Your objective ▸
From the data that follows, print exactly the lines starting at the one containing "foot_nuts();" and ending at the one containing "record = json.load(file)"; include both of them and nothing more.

Provided material ▸
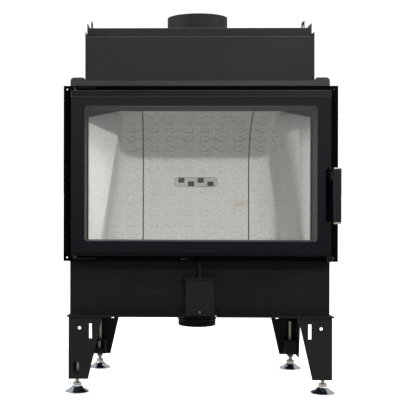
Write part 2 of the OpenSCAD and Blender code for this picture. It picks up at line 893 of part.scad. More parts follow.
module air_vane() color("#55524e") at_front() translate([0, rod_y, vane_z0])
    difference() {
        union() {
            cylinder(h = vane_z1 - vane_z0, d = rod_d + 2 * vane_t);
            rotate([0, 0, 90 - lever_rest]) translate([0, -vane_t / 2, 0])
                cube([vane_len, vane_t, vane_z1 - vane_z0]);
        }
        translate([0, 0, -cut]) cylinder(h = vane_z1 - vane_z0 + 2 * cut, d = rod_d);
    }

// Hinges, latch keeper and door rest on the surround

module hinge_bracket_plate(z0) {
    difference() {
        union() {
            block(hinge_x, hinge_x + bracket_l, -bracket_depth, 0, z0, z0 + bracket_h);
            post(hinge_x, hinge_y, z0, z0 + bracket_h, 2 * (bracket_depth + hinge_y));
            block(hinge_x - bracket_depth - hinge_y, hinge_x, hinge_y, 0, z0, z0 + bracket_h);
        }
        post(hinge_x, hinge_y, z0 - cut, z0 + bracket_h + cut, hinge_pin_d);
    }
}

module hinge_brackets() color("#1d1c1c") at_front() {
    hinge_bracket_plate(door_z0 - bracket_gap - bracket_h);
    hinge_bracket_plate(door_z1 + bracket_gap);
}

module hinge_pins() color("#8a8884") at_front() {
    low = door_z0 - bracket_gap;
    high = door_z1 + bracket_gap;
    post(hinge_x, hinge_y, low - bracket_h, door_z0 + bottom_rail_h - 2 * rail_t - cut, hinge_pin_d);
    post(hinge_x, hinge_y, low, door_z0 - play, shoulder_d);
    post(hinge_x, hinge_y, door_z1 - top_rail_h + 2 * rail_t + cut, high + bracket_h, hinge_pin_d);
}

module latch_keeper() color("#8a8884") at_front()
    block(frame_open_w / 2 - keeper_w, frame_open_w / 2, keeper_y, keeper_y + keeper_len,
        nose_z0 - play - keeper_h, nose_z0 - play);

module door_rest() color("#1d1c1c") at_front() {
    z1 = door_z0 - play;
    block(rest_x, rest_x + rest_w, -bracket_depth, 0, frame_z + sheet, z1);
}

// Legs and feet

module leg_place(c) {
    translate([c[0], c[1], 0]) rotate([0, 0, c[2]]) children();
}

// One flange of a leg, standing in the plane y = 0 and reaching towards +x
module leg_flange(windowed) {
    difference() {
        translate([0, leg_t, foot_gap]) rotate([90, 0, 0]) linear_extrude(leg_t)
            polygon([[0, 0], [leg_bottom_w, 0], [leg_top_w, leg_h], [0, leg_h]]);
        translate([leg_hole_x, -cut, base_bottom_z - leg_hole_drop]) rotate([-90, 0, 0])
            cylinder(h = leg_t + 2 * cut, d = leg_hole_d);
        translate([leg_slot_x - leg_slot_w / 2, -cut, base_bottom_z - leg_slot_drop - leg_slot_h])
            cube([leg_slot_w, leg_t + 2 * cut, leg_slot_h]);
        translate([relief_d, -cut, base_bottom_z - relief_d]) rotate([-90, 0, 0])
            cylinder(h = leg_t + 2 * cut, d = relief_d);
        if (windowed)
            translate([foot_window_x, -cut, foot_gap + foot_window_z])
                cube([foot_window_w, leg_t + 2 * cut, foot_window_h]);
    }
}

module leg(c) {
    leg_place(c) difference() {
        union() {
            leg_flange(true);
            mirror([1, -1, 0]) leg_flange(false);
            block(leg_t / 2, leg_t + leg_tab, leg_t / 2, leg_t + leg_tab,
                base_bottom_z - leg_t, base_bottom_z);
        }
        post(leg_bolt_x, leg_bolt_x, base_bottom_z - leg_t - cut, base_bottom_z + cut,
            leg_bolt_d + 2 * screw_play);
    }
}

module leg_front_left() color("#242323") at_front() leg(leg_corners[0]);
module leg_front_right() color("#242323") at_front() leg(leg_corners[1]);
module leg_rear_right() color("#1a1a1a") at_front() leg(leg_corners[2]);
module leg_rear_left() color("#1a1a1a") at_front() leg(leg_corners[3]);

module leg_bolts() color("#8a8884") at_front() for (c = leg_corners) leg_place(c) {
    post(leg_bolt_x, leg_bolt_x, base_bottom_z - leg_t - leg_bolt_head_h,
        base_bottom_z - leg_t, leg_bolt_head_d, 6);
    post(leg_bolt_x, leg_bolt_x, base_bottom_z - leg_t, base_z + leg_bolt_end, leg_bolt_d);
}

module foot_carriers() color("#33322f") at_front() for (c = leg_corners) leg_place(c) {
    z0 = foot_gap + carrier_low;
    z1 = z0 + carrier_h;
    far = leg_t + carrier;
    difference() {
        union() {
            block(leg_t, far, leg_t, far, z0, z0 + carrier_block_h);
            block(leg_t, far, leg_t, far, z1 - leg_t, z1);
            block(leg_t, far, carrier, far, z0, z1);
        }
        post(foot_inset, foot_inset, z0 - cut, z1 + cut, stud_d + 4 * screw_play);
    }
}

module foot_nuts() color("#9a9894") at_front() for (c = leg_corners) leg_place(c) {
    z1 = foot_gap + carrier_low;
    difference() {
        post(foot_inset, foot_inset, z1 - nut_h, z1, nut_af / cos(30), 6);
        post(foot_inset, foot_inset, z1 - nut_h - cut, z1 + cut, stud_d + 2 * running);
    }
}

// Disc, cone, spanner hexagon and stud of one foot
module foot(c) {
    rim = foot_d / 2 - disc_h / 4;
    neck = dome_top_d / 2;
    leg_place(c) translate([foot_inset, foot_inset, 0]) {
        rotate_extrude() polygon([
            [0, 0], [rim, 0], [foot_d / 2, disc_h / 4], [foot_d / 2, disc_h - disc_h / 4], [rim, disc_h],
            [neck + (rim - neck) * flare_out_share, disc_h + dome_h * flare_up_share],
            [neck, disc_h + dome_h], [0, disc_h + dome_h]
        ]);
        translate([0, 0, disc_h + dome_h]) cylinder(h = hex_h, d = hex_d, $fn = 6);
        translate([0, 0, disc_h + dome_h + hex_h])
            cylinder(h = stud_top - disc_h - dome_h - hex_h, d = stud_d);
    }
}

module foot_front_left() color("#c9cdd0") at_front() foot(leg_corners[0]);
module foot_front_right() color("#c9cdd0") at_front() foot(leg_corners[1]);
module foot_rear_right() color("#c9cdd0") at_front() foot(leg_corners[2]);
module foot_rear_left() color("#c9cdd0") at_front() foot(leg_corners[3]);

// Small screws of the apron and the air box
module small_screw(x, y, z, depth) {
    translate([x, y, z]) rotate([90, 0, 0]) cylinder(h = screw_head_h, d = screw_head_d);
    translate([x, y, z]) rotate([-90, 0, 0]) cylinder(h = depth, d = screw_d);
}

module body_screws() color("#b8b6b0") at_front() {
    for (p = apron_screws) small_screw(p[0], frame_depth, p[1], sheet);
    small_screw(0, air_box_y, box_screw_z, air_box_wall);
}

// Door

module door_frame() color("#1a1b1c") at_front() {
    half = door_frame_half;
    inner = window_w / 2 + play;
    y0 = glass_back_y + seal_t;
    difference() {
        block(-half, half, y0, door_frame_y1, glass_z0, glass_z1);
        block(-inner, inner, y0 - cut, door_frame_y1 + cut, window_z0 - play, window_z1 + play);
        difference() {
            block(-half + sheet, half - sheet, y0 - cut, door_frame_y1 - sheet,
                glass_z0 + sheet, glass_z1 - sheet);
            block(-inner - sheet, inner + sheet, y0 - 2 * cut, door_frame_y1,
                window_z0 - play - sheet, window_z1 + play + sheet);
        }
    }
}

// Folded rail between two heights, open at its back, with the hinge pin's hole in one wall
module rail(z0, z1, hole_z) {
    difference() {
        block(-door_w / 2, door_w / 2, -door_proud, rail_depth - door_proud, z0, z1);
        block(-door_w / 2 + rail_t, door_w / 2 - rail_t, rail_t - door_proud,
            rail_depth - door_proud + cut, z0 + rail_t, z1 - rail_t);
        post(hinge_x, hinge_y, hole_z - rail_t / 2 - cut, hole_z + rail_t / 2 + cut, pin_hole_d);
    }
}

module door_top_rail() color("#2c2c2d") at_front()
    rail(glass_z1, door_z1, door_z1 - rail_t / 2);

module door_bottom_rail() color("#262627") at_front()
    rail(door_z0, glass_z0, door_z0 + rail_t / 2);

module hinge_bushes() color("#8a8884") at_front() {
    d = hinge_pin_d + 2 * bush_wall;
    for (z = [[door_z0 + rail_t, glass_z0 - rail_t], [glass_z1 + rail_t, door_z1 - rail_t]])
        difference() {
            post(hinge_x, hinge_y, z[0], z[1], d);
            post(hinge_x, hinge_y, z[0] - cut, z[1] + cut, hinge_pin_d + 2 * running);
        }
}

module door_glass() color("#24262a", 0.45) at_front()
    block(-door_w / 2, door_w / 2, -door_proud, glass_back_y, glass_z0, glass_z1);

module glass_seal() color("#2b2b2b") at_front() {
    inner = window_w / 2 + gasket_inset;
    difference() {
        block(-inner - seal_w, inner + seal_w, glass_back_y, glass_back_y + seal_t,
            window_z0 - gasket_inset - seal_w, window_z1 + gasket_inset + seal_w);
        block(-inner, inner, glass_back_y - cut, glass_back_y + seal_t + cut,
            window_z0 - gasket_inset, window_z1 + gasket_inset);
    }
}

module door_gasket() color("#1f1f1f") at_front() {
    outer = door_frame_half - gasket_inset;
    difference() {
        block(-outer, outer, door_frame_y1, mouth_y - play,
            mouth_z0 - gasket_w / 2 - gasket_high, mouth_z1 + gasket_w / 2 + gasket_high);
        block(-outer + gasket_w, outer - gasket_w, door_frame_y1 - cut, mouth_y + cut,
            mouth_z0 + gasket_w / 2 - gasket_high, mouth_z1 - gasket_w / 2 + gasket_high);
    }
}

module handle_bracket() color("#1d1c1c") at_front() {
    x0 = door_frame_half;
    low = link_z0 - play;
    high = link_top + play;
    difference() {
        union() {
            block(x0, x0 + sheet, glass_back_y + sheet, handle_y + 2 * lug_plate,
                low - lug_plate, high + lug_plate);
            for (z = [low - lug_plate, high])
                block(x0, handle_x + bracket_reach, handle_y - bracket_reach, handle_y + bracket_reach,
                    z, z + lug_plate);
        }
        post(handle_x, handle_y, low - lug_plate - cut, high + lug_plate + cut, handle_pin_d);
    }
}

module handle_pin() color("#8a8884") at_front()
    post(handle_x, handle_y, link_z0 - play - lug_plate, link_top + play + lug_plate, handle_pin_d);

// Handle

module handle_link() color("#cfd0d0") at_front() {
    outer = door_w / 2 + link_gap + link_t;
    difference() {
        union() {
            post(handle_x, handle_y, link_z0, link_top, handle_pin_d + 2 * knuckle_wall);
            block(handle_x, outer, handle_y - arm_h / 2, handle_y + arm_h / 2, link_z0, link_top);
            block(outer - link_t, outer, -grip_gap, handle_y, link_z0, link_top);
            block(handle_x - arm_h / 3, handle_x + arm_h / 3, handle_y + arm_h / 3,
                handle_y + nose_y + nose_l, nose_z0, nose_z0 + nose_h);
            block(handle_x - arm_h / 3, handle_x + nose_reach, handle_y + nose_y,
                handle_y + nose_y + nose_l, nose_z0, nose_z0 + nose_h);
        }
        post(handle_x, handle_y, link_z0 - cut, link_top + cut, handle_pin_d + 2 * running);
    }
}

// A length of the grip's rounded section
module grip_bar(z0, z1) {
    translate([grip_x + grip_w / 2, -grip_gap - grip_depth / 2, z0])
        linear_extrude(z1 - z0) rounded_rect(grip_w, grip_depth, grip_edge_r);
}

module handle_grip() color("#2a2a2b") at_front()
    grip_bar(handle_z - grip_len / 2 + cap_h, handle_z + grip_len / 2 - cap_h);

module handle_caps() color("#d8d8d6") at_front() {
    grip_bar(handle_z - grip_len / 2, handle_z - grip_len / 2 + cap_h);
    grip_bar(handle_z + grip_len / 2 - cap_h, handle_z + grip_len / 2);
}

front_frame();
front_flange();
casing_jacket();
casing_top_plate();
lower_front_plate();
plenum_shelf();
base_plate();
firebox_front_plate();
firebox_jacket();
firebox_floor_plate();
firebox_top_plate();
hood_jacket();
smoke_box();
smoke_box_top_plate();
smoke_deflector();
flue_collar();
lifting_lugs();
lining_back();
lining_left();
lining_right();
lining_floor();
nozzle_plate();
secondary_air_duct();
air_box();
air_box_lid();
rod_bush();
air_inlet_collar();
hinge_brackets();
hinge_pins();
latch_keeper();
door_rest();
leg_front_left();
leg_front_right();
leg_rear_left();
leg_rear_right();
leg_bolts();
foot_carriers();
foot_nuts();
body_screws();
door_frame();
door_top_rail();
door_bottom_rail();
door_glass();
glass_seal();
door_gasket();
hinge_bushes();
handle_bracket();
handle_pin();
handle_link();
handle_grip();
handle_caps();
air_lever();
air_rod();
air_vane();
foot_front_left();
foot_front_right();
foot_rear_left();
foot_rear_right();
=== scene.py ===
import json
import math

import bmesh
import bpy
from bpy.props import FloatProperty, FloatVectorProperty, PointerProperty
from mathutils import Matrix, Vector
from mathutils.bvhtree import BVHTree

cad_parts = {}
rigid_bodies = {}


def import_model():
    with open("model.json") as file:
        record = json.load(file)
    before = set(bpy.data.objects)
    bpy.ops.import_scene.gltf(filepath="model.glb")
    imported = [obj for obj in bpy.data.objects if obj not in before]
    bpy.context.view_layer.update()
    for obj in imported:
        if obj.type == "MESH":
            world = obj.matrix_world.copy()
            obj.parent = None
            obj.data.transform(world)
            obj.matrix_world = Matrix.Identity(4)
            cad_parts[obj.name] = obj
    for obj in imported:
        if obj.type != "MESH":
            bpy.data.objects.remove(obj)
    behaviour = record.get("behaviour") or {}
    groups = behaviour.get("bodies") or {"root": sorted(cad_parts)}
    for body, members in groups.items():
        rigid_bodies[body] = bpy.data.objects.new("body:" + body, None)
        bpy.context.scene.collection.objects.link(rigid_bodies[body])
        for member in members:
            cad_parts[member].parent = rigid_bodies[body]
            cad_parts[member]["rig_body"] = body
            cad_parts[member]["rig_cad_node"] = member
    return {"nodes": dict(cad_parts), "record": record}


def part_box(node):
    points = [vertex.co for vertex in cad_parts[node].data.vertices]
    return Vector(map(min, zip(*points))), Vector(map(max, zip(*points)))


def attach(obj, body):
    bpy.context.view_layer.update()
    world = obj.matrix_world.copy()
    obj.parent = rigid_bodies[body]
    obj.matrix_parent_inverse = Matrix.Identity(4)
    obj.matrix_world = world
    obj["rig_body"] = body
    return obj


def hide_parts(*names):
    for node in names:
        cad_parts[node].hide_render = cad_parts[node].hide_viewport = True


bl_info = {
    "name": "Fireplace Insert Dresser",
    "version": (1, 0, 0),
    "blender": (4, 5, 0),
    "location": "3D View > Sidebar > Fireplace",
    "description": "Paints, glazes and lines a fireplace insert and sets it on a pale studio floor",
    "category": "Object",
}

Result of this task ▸
foot_nuts();
body_screws();
door_frame();
door_top_rail();
door_bottom_rail();
door_glass();
glass_seal();
door_gasket();
hinge_bushes();
handle_bracket();
handle_pin();
handle_link();
handle_grip();
handle_caps();
air_lever();
air_rod();
air_vane();
foot_front_left();
foot_front_right();
foot_rear_left();
foot_rear_right();
=== scene.py ===
import json
import math

import bmesh
import bpy
from bpy.props import FloatProperty, FloatVectorProperty, PointerProperty
from mathutils import Matrix, Vector
from mathutils.bvhtree import BVHTree

cad_parts = {}
rigid_bodies = {}


def import_model():
    with open("model.json") as file:
        record = json.load(file)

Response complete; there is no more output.